* BEGIN Supplied material *
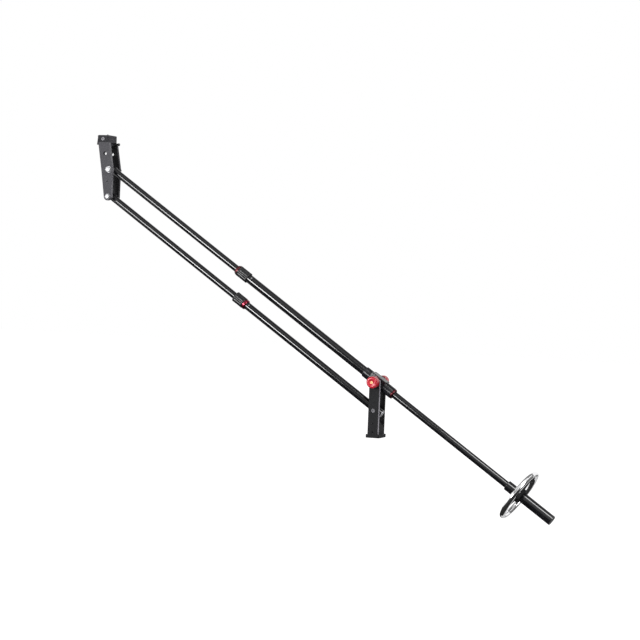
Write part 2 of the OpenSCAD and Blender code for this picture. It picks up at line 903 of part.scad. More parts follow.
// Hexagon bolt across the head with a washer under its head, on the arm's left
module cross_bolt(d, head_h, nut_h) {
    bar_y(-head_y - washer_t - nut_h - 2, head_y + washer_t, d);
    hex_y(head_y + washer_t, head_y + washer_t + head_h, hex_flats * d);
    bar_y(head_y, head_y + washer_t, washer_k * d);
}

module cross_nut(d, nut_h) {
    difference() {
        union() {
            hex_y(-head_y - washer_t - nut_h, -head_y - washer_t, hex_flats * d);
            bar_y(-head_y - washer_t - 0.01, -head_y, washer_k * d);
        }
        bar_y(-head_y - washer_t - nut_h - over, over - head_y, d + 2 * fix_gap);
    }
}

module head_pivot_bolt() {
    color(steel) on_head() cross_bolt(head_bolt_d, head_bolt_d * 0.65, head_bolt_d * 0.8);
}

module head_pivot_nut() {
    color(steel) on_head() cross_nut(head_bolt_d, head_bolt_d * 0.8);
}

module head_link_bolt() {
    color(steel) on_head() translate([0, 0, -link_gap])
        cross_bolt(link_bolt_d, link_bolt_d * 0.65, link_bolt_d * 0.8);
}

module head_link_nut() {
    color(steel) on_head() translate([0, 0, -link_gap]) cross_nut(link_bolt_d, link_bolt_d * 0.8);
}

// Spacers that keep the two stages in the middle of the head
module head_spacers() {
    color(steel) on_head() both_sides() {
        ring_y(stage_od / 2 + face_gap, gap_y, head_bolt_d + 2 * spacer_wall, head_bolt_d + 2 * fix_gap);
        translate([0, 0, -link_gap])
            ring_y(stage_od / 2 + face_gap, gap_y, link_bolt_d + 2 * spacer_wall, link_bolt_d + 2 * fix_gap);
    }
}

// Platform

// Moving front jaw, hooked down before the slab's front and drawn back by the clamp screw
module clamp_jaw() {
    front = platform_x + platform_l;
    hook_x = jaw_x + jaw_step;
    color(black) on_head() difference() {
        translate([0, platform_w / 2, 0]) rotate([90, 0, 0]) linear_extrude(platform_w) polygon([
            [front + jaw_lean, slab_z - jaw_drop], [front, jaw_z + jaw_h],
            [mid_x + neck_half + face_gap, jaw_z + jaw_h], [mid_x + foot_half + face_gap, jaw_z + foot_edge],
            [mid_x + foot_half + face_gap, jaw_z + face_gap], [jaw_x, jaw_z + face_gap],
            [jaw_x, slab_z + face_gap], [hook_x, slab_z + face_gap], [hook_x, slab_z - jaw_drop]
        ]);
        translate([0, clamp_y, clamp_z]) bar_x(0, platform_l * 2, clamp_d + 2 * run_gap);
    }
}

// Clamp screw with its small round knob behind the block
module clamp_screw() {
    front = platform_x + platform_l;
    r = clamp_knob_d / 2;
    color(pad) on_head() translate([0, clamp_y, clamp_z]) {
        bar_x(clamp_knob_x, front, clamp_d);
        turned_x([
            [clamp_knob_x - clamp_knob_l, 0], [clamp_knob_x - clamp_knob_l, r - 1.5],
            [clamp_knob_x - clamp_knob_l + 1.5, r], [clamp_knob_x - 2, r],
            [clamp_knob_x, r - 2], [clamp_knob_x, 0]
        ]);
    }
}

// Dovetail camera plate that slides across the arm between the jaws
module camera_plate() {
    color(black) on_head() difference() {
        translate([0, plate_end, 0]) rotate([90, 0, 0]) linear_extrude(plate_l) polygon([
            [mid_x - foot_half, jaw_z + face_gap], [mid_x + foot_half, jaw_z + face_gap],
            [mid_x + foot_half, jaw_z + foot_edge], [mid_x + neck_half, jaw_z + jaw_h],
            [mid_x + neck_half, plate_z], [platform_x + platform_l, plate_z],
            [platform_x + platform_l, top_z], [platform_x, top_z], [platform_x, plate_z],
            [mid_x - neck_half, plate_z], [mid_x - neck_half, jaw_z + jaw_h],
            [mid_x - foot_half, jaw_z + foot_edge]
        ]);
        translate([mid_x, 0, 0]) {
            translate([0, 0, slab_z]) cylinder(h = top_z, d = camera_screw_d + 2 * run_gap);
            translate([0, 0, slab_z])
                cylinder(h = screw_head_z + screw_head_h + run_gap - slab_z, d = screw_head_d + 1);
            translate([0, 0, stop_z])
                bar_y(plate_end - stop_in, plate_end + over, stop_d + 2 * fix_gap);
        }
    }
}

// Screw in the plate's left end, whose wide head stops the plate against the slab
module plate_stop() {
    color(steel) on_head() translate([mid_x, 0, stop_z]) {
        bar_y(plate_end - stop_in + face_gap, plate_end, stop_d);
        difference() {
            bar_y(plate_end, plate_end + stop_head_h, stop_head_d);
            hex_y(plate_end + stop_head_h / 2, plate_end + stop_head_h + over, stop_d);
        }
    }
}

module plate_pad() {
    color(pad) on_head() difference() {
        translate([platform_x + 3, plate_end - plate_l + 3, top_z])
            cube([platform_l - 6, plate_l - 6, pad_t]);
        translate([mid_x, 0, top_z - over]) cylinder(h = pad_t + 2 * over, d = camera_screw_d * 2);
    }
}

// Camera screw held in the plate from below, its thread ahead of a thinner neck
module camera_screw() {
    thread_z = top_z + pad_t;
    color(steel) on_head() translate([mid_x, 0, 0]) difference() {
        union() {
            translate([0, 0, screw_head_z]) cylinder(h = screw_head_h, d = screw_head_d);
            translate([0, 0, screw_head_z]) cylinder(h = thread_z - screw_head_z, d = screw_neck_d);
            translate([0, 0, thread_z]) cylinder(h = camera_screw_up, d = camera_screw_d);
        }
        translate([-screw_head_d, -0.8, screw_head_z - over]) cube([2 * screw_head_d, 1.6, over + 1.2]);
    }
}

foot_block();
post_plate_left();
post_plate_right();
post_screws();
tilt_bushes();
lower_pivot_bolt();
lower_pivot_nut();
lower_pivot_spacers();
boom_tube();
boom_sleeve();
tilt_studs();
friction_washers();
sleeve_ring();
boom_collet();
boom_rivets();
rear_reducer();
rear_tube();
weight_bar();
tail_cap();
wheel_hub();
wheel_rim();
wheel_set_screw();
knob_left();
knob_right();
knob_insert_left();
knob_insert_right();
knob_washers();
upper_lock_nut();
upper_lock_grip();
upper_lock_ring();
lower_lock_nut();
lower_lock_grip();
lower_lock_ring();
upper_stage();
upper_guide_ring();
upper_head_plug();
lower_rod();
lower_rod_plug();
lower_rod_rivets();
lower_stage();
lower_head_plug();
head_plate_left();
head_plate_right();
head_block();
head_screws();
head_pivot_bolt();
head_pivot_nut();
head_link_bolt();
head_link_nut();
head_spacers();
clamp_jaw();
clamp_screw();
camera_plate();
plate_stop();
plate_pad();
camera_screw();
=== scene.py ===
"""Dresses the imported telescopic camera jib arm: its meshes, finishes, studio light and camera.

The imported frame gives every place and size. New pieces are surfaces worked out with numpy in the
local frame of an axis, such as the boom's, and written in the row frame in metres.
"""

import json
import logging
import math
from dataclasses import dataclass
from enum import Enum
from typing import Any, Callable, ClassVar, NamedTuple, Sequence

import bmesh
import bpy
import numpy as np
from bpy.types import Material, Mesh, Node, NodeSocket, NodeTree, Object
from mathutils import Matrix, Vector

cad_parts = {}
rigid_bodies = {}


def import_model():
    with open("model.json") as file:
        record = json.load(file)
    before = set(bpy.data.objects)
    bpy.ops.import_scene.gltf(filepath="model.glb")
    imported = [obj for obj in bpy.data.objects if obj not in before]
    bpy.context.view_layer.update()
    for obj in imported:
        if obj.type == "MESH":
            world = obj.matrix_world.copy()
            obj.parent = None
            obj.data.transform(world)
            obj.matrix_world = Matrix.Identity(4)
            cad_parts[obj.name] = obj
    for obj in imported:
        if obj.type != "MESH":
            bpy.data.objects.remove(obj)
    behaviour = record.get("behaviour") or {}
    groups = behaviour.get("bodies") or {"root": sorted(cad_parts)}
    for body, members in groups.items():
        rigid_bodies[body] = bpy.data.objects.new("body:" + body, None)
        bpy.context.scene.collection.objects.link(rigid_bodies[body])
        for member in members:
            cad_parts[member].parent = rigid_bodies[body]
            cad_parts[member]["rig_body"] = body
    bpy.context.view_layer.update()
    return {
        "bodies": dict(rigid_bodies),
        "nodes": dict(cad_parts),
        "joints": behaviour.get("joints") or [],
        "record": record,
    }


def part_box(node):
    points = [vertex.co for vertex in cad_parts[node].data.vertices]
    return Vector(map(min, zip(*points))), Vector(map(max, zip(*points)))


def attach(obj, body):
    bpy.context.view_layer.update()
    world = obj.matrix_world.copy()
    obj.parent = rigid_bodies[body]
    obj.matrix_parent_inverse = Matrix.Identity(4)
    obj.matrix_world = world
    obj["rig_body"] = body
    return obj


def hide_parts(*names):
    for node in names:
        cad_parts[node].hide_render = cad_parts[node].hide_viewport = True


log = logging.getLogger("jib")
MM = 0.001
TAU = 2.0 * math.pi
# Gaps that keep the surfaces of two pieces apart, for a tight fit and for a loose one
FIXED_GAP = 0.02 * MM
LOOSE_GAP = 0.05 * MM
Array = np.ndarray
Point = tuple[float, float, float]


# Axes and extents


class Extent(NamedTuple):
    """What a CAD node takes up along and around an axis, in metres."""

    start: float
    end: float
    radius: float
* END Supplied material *
▸ The request: Copy all lines from the listing that contain "dict".

▸ Answer for the task:
        "bodies": dict(rigid_bodies),
        "nodes": dict(cad_parts),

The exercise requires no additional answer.